Illegittima la sospensione del lavoratore non vaccinato in assenza di verifica del possibile ricollocamento in altri ambiti lavorativi

10 Giugno 2022

Il Tribunale di Modena, con l’ordinanza dd. 1/6/2022, affrontava il caso di un’addetta alle pulizie presso l’Azienda Ospedaliera Universitaria, non vaccinata, dichiarata “idonea alla mansione con limitazione – no mansione da svolgere in strutture sanitarie, socio sanitarie e socio assistenziali pubbliche e private”.

Di conseguenza la dipendente veniva sospesa dal lavoro e dalla retribuzione ai sensi del D.L. n. 44/2021.

Il Tribunale di Modena rileva come sia da ritenersi legittima e ragionevole la scelta legislativa che impone la temporanea sospensione dal lavoro e dalla retribuzione del dipendente non vaccinato onde preservare l’incolumità degli utenti della struttura sanitaria e del personale dipendente.
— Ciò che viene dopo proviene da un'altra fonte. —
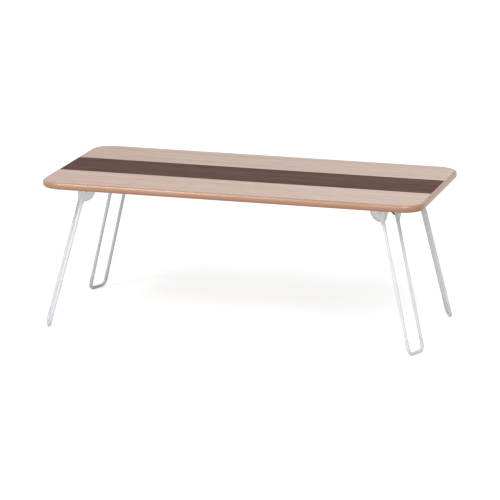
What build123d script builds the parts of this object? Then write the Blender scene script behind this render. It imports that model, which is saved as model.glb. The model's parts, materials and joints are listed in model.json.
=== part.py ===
"""Folding low table: a laminated board on four hairpin legs of bent steel rod.

Each leg hangs in a pressed steel bracket under a corner of the board and folds inwards, flat
under the board, about the two rivets in the bracket's ears.

Units are millimetres. The origin is the middle of the table on the floor, X runs along the
length, -Y is the front and Z is up. Every hinge piece is drawn once in the hinge frame, whose
origin is the middle of the pivot axis, with X outwards to the corner, Y along the pivot axis
and Z up, and is then placed under each corner.
"""

import os
from math import atan2, cos, degrees, pi, radians, sin

from build123d import *

# ---- driving dimensions: board ----
BOARD_LENGTH = 800.0
BOARD_DEPTH = 400.0
BOARD_THICK = 15.0
TABLE_HEIGHT = 312.0
CORNER_RADIUS = 45.0
LAMINATE_THICK = 0.6
BACKING_THICK = 0.4
EDGE_BAND_THICK = 5.5
EDGE_ROUND = 4.5
STRIPE_WIDTH = 131.0
STRIPE_SHIFT = -5.5            # middle of the dark stripe, towards the front of the board

# ---- driving dimensions: hinge places and leg stance ----
HINGE_INSET_END = 79.0         # pivot centre, in from the end of the board
HINGE_INSET_SIDE = 66.0        # pivot centre, in from the long side
PIVOT_DROP = 9.0               # pivot axis below the underside of the board
TOE_ANGLE = 21.5               # legs face the corners by this much
LEAN_ANGLE = 14.7              # open legs lean outwards by this much
ROD_SPACING = 50.0             # between the two rods of a hairpin, centre to centre

# ---- driving dimensions: leg ----
ROD_DIAMETER = 7.0
FOOT_BEND_RADIUS = 12.0        # to the rod's centre
FLAT_WIDTH = 9.6               # the rod's end is pressed flat to this width
FLAT_THICK = 4.4
FLAT_LENGTH = 22.0             # from the pivot to where the flat begins to taper
TAPER_LENGTH = 9.0             # from flat to round
TAPER_SPANS = 3                # spans between the sections that the taper is drawn through
TAPER_FLAT = 0.05              # what is left of the flat sides at its round end
FLAT_EDGE = 1.6                # rounding of the flat's edges
SLEEVE_WALL = 0.8
SLEEVE_RISE = 30.0             # how far the foot sleeve climbs the rods

# ---- driving dimensions: bracket ----
SHEET_THICK = 1.6
BEND_RADIUS = 1.2              # inside radius of the bends
EAR_RADIUS = 25.5
EAR_CENTRE_OUT = 3.0           # centre of the ear's arc, outwards of the pivot
EAR_CENTRE_DROP = 0.4          # and below the start of the bends
EAR_TIP_ROUND = 4.0
RIM_HEIGHT = 2.0               # rolled rim that stands out of the ear along its arc
RIM_ROUND = 1.0
STOP_REACH = 17.0              # the stop flange ends this far below the pivot
STOP_TOP_WIDTH = 17.0
STOP_TIP_WIDTH = 6.5
STOP_TIP_ROUND = 2.0
NUB_DIAMETER = 3.0             # pressed into each ear, to key its liner
NUB_HEIGHT = 0.8
NUB_IN = 10.5                  # nub, inwards of the pivot
NUB_DOWN = 4.0                 # and below it
BASE_INNER = 31.0              # the base plate's reach inwards of the pivot
BASE_SIDE_STEP = 4.0           # its tongue is this much narrower than the channel, each side
BASE_CORNER = 8.0

# ---- driving dimensions: liners, rivets, washers and screws ----
LINER_THICK = 1.2
LINER_MARGIN = 2.2             # the liner stays this far inside the ear's arc
LINER_CORNER = 2.0
RIVET_DIAMETER = 5.0
RIVET_HEAD_DIAMETER = 9.0
RIVET_HEAD_HEIGHT = 1.8
WASHER_DIAMETER = 9.4
WASHER_THICK = 0.5
WASHER_CONE = 0.35             # how much the spring washer is coned
SCREW_DIAMETER = 3.5
SCREW_LENGTH = 12.0
SCREW_POINT = 2.5
SCREW_HEAD_DIAMETER = 7.0
SCREW_HEAD_HEIGHT = 2.2
SCREW_SPREAD = 15.0            # screws to either side of the bracket's middle
SCREW_OUTER = 3.0              # outer pair, outwards of the pivot
SCREW_INNER = 22.0             # inner pair, inwards of the pivot

# ---- clearances ----
RUN_CLEAR = 0.05               # radial, eye on rivet
FACE_CLEAR = 0.1               # between faces that slide on each other
STOP_CLEAR = 0.1               # open leg to its stop flange
HOLE_CLEAR = 0.1               # radial, holes round fixed shanks
SLEEVE_CLEAR = 0.05            # radial, sleeve on rod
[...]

Trattasi quindi di misura connotata da una evidente finalità precauzionale, in quanto diretta a prevenire la diffusione del contagio all’interno delle strutture sanitarie.
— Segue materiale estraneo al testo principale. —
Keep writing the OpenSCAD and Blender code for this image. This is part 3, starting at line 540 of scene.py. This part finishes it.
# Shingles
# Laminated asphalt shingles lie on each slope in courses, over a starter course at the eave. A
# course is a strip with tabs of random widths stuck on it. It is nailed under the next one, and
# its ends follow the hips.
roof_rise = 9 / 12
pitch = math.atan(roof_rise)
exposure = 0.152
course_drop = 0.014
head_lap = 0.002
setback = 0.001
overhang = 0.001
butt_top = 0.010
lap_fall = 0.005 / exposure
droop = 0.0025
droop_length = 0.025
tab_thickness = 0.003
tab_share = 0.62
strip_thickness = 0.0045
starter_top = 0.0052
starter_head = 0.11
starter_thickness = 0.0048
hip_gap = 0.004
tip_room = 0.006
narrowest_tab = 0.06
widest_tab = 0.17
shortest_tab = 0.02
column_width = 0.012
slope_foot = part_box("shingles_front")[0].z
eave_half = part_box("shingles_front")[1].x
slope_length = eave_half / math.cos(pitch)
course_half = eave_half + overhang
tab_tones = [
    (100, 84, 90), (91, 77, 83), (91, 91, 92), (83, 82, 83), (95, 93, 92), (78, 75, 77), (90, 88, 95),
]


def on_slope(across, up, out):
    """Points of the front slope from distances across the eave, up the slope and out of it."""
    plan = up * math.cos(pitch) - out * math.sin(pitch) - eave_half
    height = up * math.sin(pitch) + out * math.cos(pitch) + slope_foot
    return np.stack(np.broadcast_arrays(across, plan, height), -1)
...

Tuttavia, il legislatore ha previsto la possibilità di reimpiegare in mansioni diverse – anche inferiori (cfr. comma 7, art. 4 D.L. 44/2021) i lavoratori per il periodo in cui la vaccinazione risulti omessa o differita.

Dunque, prima di procedere alla sospensione, il datore di lavoro deve verificare il ricollocamento del dipendente in altri ambienti lavorativi o l’affidamento di mansioni diverse da quelle assegnate al momento dell’assunzione.
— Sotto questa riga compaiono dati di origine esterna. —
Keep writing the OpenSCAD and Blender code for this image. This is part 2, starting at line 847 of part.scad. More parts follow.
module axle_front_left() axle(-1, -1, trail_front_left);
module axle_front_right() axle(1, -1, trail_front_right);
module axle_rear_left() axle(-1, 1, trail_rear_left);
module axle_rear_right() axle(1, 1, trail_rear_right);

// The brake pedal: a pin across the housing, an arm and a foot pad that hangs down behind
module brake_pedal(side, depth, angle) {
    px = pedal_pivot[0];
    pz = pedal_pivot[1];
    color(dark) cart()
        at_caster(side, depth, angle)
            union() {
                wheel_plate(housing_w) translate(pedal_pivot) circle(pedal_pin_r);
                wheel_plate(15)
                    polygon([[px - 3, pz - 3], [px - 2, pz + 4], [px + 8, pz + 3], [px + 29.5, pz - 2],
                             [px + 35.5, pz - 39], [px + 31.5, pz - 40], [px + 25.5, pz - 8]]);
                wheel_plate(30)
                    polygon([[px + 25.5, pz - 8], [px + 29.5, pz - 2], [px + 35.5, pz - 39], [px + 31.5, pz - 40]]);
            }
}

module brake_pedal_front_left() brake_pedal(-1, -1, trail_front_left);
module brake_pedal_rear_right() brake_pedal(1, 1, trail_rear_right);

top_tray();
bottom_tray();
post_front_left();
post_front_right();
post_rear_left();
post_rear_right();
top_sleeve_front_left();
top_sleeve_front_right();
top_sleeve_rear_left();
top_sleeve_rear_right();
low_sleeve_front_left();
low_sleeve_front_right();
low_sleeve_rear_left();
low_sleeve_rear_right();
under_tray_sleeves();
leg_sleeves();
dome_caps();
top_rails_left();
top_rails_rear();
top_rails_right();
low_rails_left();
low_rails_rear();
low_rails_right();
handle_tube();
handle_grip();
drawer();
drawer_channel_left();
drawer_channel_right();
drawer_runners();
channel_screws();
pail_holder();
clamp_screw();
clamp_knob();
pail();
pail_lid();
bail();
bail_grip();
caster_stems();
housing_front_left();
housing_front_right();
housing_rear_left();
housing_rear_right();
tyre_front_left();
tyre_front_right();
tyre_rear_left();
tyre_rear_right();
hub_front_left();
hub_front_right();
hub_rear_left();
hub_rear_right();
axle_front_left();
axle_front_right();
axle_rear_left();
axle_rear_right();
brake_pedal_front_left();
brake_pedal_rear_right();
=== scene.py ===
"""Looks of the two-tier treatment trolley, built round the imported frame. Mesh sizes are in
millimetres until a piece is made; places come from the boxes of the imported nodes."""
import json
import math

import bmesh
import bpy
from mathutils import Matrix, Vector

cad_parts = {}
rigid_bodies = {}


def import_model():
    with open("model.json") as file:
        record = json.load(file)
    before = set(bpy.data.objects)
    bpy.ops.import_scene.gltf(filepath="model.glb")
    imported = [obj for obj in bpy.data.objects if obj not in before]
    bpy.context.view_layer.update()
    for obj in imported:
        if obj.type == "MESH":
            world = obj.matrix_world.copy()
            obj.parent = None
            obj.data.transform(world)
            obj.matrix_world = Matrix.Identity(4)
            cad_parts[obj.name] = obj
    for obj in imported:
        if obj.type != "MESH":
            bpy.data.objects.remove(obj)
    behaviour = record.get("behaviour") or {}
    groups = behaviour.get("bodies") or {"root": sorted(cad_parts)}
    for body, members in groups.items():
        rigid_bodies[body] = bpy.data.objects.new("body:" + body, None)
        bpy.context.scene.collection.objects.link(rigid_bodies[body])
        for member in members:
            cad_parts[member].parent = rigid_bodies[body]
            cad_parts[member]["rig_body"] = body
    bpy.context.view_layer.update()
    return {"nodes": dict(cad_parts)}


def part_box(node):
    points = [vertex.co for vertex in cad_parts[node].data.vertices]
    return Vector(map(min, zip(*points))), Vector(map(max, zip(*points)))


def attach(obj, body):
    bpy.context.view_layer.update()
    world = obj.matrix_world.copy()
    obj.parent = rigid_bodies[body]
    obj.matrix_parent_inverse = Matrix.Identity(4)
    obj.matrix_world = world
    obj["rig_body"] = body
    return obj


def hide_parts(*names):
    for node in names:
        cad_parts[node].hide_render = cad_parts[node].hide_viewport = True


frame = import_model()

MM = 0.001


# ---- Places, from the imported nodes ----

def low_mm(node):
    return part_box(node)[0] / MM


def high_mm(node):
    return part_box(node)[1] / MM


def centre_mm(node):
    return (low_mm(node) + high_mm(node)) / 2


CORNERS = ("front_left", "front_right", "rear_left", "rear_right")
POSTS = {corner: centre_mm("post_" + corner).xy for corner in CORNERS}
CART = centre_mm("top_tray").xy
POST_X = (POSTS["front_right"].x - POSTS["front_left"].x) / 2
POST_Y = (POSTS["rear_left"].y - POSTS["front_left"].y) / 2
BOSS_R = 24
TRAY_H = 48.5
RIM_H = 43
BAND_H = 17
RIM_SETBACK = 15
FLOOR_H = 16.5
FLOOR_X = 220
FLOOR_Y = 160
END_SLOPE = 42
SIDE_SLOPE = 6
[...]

La società non ha provato l’impossibilità di reimpiego della ricorrente in ambiti lavorativi non sanitari, né ha dimostrato l’assenza di altre posizioni aziendali compatibili con la tutela della salubrità dell’ambiente lavorativo.

Sotto tale profilo, il provvedimento di sospensione si appalesa illegittimo.

L’accertata illegittimità non può, tuttavia, condurre alla riammissione della ricorrente presso l’Azienda Ospedaliera di Modena, poiché non vi è prova che la lavoratrice abbia nel frattempo aderito alla campagna vaccinale.

Pertanto, la società viene condannata a ripristinare il rapporto di lavoro con la lavoratrice in strutture non sanitarie e/o con mansioni anche diverse da quelle affidate in sede di assunzione.